AS-RI Komitmen Tingkatkan Nilai Perdagangan Hingga US$60 Triliun
- VIVAnews/Arrijal Rachman
VIVA – Indonesia dan Amerika Serikat berkomitmen meningkatkan nilai perdagangannya hingga dua kali lipat sampai akhir periode kedua masa pemerintahan Joko Widodo, yakni pada 2024. Angkanya mencapai US$60 miliar atau setara Rp840 triliun dengan kurs Rp14 ribu per dolar Amerika Serikat.
Deputi Bidang Koordinasi Kerja Sama Ekonomi Internasional Kemenko Perekonomian, Rizal Affandi Lukman mengatakan, saat ini nilai perdagangan kedua negara memang sebesar US$30 miliar atau setara Rp420 triliun. Sementara itu hingga 2024 dipastikan mencapai US$60 miliar dengan cara bertahap.
"Iya, Indonesia sama Amerika Serikat mempunyai rencana meningkatkan nilai perdagangan kita dari US$30 miliar saat ini menjadi US$50 miliar, dan menuju US$60 miliar dalam lima tahun ke depan," kata dia di acara Indonesia Economic Forum, Jakarta, Rabu, 20 November 2019.
Dia menegaskan, komitmen itu tercipta setelah Indonesia melaksanakan misi dagang ke AS pada tahun lalu, dalam rangka mencegah negara AS tidak mencabut fasilitas generalized system of preferences atau GSP yang selama ini diberikan kepada Indonesia.
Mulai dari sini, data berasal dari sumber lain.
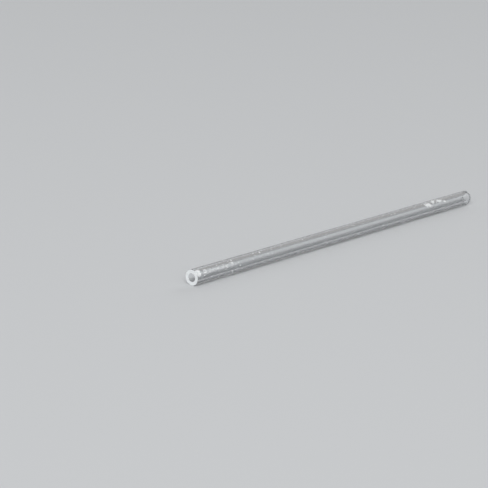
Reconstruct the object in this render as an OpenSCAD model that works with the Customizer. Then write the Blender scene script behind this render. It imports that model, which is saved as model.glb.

Namun, setelah adanya kunjungan balasan Pemerintahan AS ke Indonesia yang diwakili oleh Menteri Perdagangan Amerika Serikat, Wilbur Ross, pada pekan awal November 2019 lalu, komitmen tersebut tercipta dengan tambahan adanya kepastian fasilitas GSP yang akan tetap diberikan terhadap Indonesia.
"Jadi jangan liat hanya GSP-nya yang nilainya katakanlah US$2 jutaan. Tetapi peluang lainnya yang banyak kesempatan yang bisa kita lakukan dengan AS, kesempatan untuk menyuplai produk-produk Indonesia yang lainnya," kata dia.
Dia mengatakan, komoditas utama yang nantinya mendorong peningkatan nilai kerja sama itu di antaranya produk tekstil dan furnitur. Nantinya produk-produk itu akan diberi akses khusus untuk masuk ke masing-masing negara.
"Segera dibuka, diberikan akses, ada dukungan spesial. Tentu kita kan masih juga mengimpor katun bahan baku dari AS dan itu dipakai untuk industri kita, garmen, nah garmen kita re-ekspor lagi ke AS. Jadi kita win-win, kita mengimpor lebih banyak, kita dengan AS sudah surplus," kata dia.